──────── Extracted data ────────
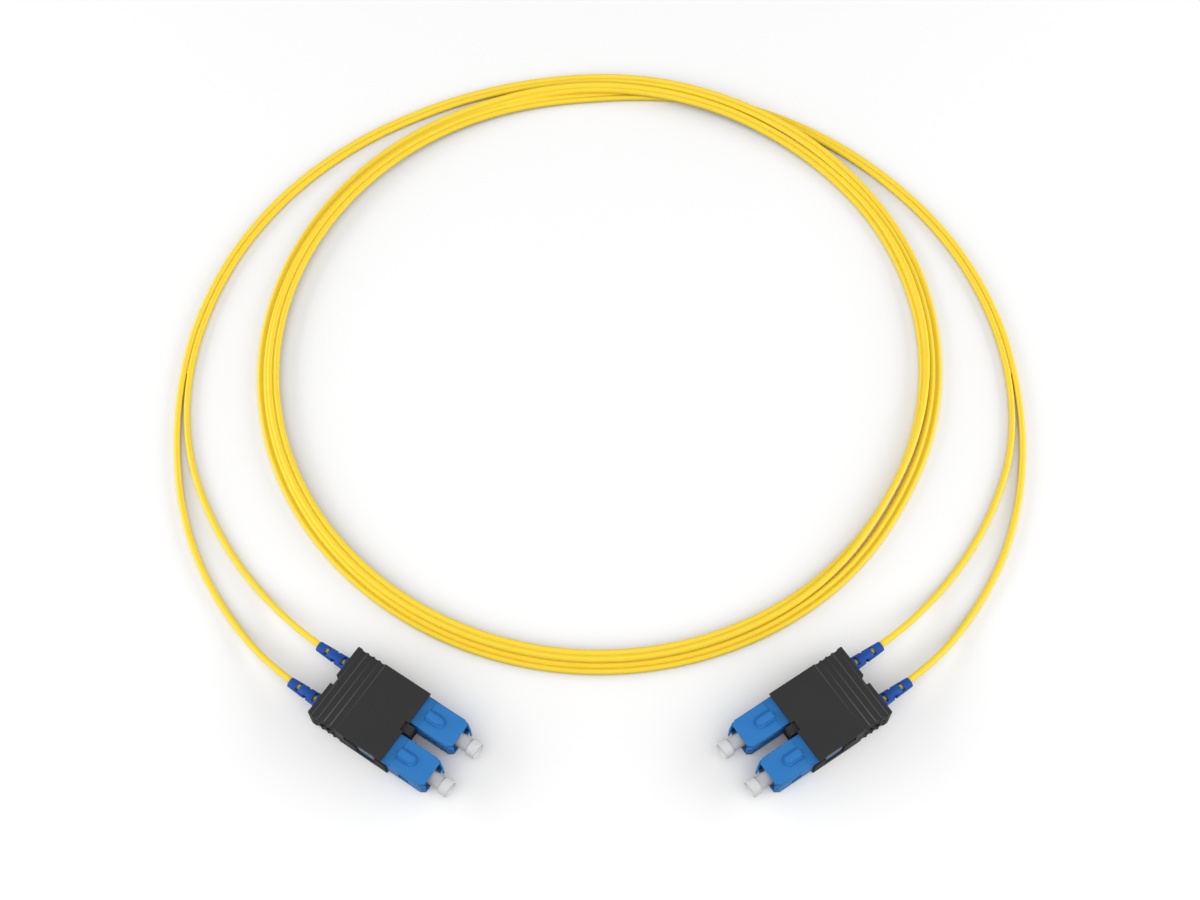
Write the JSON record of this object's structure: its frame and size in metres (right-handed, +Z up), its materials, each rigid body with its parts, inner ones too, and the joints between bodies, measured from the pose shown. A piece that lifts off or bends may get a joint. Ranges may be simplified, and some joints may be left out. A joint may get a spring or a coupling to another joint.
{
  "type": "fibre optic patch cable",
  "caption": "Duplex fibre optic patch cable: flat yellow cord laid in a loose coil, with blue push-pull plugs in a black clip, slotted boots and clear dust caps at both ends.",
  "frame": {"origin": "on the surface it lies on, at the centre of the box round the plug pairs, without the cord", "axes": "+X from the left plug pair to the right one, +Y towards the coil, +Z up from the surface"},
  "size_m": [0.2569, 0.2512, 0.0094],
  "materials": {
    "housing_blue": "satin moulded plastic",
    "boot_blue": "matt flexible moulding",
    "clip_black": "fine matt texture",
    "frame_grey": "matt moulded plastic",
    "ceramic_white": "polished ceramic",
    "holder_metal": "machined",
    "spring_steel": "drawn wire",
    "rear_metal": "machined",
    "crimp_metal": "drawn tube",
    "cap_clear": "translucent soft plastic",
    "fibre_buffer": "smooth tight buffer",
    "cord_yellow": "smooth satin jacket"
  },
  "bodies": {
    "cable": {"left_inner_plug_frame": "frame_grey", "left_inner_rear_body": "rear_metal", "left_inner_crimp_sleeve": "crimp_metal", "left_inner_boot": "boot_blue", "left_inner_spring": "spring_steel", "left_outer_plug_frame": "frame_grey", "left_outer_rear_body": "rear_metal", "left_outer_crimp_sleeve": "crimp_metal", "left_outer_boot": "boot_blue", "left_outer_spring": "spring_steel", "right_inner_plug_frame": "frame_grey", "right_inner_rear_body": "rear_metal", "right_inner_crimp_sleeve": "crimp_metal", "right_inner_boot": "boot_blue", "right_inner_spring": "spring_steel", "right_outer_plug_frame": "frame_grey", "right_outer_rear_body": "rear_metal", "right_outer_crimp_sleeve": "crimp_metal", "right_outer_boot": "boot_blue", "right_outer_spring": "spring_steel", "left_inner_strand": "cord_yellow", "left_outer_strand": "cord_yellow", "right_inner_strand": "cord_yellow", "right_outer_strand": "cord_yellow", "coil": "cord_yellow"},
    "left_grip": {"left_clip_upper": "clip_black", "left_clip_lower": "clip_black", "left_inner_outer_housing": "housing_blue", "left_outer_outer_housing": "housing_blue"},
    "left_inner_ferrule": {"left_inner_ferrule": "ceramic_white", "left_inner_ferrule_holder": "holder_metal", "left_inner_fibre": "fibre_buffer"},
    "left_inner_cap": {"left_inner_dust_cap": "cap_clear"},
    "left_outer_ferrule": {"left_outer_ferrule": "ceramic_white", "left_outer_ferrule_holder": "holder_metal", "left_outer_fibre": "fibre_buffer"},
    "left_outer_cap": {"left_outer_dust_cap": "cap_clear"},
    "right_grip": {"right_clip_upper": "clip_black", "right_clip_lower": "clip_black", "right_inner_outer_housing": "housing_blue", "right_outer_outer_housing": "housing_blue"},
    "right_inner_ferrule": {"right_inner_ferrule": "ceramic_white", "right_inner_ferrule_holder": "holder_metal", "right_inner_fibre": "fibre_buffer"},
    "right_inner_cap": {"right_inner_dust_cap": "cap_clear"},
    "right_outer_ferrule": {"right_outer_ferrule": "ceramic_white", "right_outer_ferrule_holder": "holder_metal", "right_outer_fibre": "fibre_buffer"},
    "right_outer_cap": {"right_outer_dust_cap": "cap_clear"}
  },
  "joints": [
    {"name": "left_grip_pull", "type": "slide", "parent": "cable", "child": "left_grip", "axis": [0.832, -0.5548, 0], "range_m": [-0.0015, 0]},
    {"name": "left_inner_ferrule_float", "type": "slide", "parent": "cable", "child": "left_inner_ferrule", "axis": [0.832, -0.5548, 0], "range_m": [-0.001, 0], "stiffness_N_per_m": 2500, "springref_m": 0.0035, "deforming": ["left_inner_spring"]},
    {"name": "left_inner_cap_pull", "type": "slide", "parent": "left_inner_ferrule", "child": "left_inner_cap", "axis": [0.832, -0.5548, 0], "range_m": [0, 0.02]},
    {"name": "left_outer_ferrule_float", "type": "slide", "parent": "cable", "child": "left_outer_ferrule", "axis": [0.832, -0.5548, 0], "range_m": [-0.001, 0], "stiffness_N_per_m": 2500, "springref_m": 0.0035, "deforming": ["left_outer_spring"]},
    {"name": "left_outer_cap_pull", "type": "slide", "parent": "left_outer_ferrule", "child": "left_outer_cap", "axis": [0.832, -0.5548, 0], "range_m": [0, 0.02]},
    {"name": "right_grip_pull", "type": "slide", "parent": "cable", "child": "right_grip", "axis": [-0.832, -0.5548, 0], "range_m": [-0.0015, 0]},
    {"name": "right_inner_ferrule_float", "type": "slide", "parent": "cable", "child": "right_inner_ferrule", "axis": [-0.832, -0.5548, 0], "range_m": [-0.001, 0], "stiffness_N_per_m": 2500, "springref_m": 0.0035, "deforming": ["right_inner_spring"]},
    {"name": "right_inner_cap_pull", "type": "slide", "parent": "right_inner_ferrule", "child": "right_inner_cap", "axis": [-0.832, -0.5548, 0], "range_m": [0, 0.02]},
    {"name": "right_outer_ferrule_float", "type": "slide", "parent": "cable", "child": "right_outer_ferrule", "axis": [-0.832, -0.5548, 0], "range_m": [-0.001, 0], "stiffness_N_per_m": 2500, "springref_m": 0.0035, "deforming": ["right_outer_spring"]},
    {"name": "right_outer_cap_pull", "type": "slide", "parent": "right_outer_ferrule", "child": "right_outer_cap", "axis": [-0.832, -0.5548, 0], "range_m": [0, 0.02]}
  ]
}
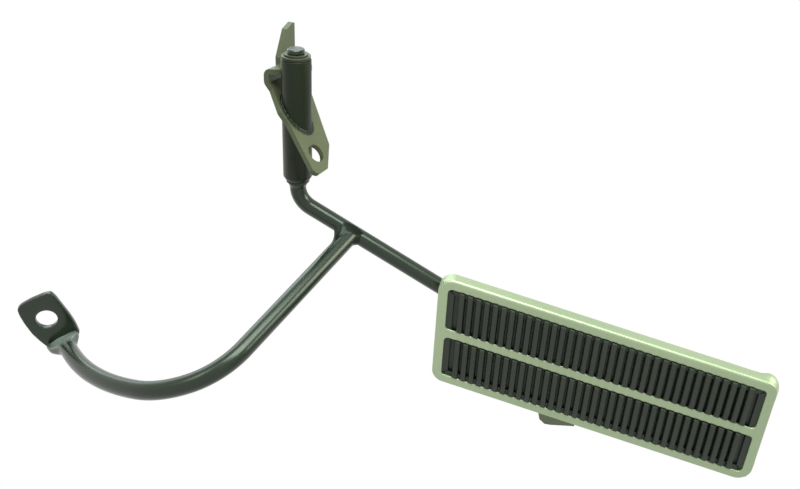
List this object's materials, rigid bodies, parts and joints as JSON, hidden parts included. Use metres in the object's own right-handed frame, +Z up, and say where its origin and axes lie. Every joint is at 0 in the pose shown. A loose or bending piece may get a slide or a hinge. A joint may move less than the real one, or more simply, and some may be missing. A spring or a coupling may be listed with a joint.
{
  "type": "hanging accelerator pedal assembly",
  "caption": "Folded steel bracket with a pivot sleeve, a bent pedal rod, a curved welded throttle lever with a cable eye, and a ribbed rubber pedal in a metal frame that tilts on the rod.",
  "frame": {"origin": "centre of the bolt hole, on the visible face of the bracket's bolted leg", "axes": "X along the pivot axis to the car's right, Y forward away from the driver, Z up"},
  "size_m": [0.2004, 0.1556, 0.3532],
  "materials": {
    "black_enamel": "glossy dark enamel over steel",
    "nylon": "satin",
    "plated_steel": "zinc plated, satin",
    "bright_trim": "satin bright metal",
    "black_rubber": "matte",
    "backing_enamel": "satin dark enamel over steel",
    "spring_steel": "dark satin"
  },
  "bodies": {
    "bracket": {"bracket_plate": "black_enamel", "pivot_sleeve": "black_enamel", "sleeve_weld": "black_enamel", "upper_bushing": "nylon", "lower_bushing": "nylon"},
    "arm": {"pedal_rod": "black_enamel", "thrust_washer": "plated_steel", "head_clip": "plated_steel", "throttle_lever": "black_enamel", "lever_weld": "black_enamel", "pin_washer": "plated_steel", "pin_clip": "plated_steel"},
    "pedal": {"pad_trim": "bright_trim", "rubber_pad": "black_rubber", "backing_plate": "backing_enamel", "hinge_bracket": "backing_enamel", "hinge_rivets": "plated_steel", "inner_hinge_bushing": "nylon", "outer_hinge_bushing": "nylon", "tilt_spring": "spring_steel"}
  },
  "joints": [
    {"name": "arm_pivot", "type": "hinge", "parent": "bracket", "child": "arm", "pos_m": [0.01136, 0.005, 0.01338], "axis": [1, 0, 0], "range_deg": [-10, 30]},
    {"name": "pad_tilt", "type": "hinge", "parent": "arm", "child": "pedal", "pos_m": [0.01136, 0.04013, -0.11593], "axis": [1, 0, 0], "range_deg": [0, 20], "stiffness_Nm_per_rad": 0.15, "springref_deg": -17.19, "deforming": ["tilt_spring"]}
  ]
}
────────
Looking at the records above, count the lines where the word "rigid" appears. State only the number.

Result for this task. 2